Brandon, do you know the birth rate of Muslim countries?
0 Replies
 
Brand X
 
  1  
Reply Thu 7 Sep, 2006 03:43 pm
So Britain will be left with a dilemma...the two likely replacements are Gordon Brown,Chancellor/treasurer, who has gone along with Blair's spending spree, or Home Secretary John Reid.

A couple quibbles with them are Brown wants Britain to remain in possession of nukes...which is apparently an unpopular stance there...and of course Reid will have to have a widely acceptable plan for the WOT/securety.
0 Replies
 
candidone1
 
  1  
Reply Fri 8 Sep, 2006 03:06 pm
I declined getting that home alarm system and the guard dog and opted instead for a sniper rifle and a few molotov cocktails.

Now I just head into the neighborhoods where the robbers hang out (you know, that neighborhood) with my address plasted all over my car and smoke a few of 'em.
Slowly, they will all meet an untimely expiriation.

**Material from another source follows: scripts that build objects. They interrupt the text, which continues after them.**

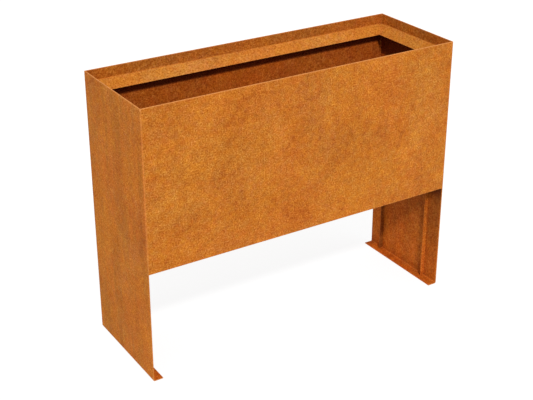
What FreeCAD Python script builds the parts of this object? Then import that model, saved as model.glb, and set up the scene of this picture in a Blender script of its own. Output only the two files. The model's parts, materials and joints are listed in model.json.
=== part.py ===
"""Weathering-steel planter box on two full-depth panel legs.

Frame: millimetres, +Z up, +X along the length, the front faces -Y, and the origin is on the
ground under the middle of the box. Flat sheet pieces are welded together; nothing moves.
"""
import FreeCAD, Part
import Sketcher
import os

os.makedirs("parts", exist_ok=True)
doc = FreeCAD.newDocument("planter_box")

# ---------------------------------------------------------------- driving dimensions
DRIVING = [
    ("length", 1200, "overall, outside of the end panels"),
    ("depth", 400, "overall, outside of the front and rear panels"),
    ("height", 960, "ground to rim"),
    ("clearance", 400, "ground to the lower edge of the front and rear panels"),
    ("sheet", 3, "thickness of every sheet piece"),
    ("rim_height", 36, "bare wall above the rim lip"),
    ("lip_width", 42, "width of a rim lip strip, measured along its slope"),
    ("foot_width", 36, "folded foot, from the outside of the leg"),
    ("bend_radius", 3, "inside radius of the foot fold"),
    ("floor_recess", 20, "floor underside above the lower edge of the panels"),
    ("drain_diameter", 20, "drain hole in the floor"),
    ("drain_columns", 4, "drain holes along the length"),
    ("drain_rows", 2, "drain holes across the depth"),
    ("drain_column_pitch", 300, "between drain holes along the length"),
    ("drain_row_pitch", 200, "between the two rows of drain holes"),
    ("stiffener_width", 4, "flat bar under the floor, set on edge"),
    ("stiffener_pitch", 300, "between floor stiffeners"),
    ("rib_depth", 15, "flat bar on the inside of a leg, standing off the panel"),
    ("rib_width", 3, "thickness of a leg rib"),
    ("rib_setback", 70, "edge of the leg to the outer face of a rib"),
    ("rib_snipe", 8, "corner cut off a rib to clear the foot fold"),
    ("seam_leg", 4, "leg of the fillet welds inside the trough"),
    ("rim_seam_leg", 3, "leg of the fillet welds above the rim lip"),
    ("stitch_leg", 3, "leg of a stitch weld"),
    ("stitch_length", 40, "length of a stitch weld"),
    ("run_stop", 8, "where a weld run stops short of a corner"),
]
sizes = doc.addObject("Spreadsheet::Sheet", "sizes")
for row, (alias, value, meaning) in enumerate(DRIVING, start=1):
    sizes.set(f"A{row}", alias)
    sizes.set(f"B{row}", str(value))
    sizes.set(f"C{row}", meaning)
    sizes.setAlias(f"B{row}", alias)
doc.recompute()

# ---------------------------------------------------------------- places worked out from them
INSIDE_LENGTH = "(sizes.length - 2 * sizes.sheet)"
INSIDE_DEPTH = "(sizes.depth - 2 * sizes.sheet)"
OUTER_X = "(sizes.length / 2)"
OUTER_Y = "(sizes.depth / 2)"
INNER_X = f"({OUTER_X} - sizes.sheet)"
INNER_Y = f"({OUTER_Y} - sizes.sheet)"
FLOOR_UNDERSIDE = "(sizes.clearance + sizes.floor_recess)"
FLOOR_TOP = f"({FLOOR_UNDERSIDE} + sizes.sheet)"
LIP_LINE = "(sizes.height - sizes.rim_height)"
HALF_TURN = FreeCAD.Rotation(FreeCAD.Vector(0, 0, 1), 180)

subparts = []


def register(subpart, name):
    """Name a finished sub-part; its Label becomes its file's name."""
    subpart.Label = name
    subparts.append(subpart)
    return subpart


def put(item, x="0", y="0", z="0", rotation=FreeCAD.Rotation()):
    """Place an object, with each coordinate bound to the sheet."""
    item.Placement = FreeCAD.Placement(FreeCAD.Vector(), rotation)
    item.setExpression(".Placement.Base.x", x)
    item.setExpression(".Placement.Base.y", y)
    item.setExpression(".Placement.Base.z", z)


# ---------------------------------------------------------------- sketching and padding
def new_body(name):
    """An empty body for one sheet or bar piece."""
    return register(doc.addObject("PartDesign::Body", name), name)


def origin_item(body, role):
    """One of the body's own origin planes or axes."""
    return next(item for item in body.Origin.OriginFeatures if item.Role == role)


def new_sketch(body, plane, name):
    """An empty sketch on one of the body's origin planes."""
    sketch = body.newObject("Sketcher::SketchObject", f"{body.Name}_{name}")
    sketch.AttachmentSupport = [(origin_item(body, plane), "")]
    sketch.MapMode = "FlatFace"
    return sketch


def bind(sketch, constraint, expression):
    """Add a dimension to a sketch and bind it to the sheet."""
    index = sketch.addConstraint(constraint)
    sketch.setExpression(f"Constraints[{index}]", expression)


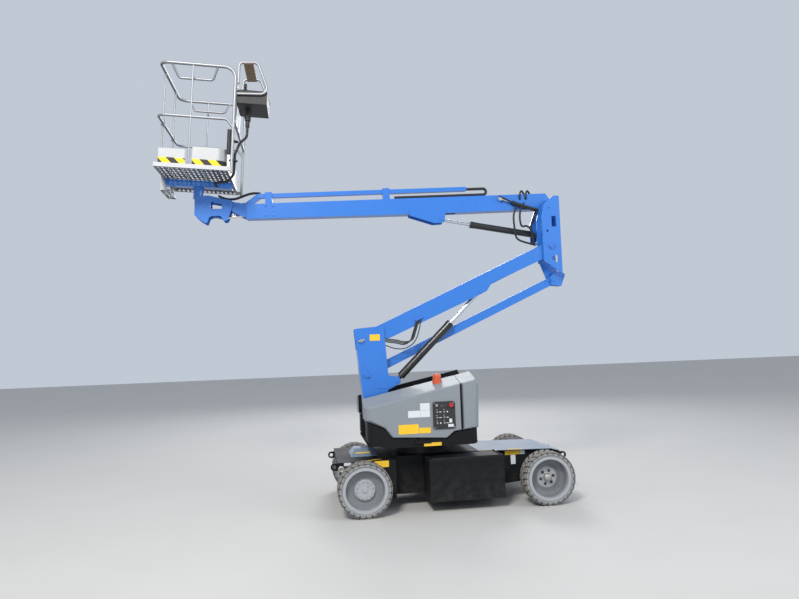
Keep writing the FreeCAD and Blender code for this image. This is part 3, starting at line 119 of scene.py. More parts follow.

Saved a bundle on the monitoring of my own home.
A bundle.
0 Replies
 
Brandon9000
 
  1  
Reply Fri 8 Sep, 2006 10:54 pm
candidone1 wrote:
I declined getting that home alarm system and the guard dog and opted instead for a sniper rifle and a few molotov cocktails.

Now I just head into the neighborhoods where the robbers hang out (you know, that neighborhood) with my address plasted all over my car and smoke a few of 'em.
Slowly, they will all meet an untimely expiriation.

Saved a bundle on the monitoring of my own home.
A bundle.

There actually are terrorists trying to kill us, who would certainly kill us by the million with nukes and bioweapons, if they could obtain them. I don't suppose you do anything analagous in your private life to World War 2 either, but it was considered a just war to stop Hitler and fascism.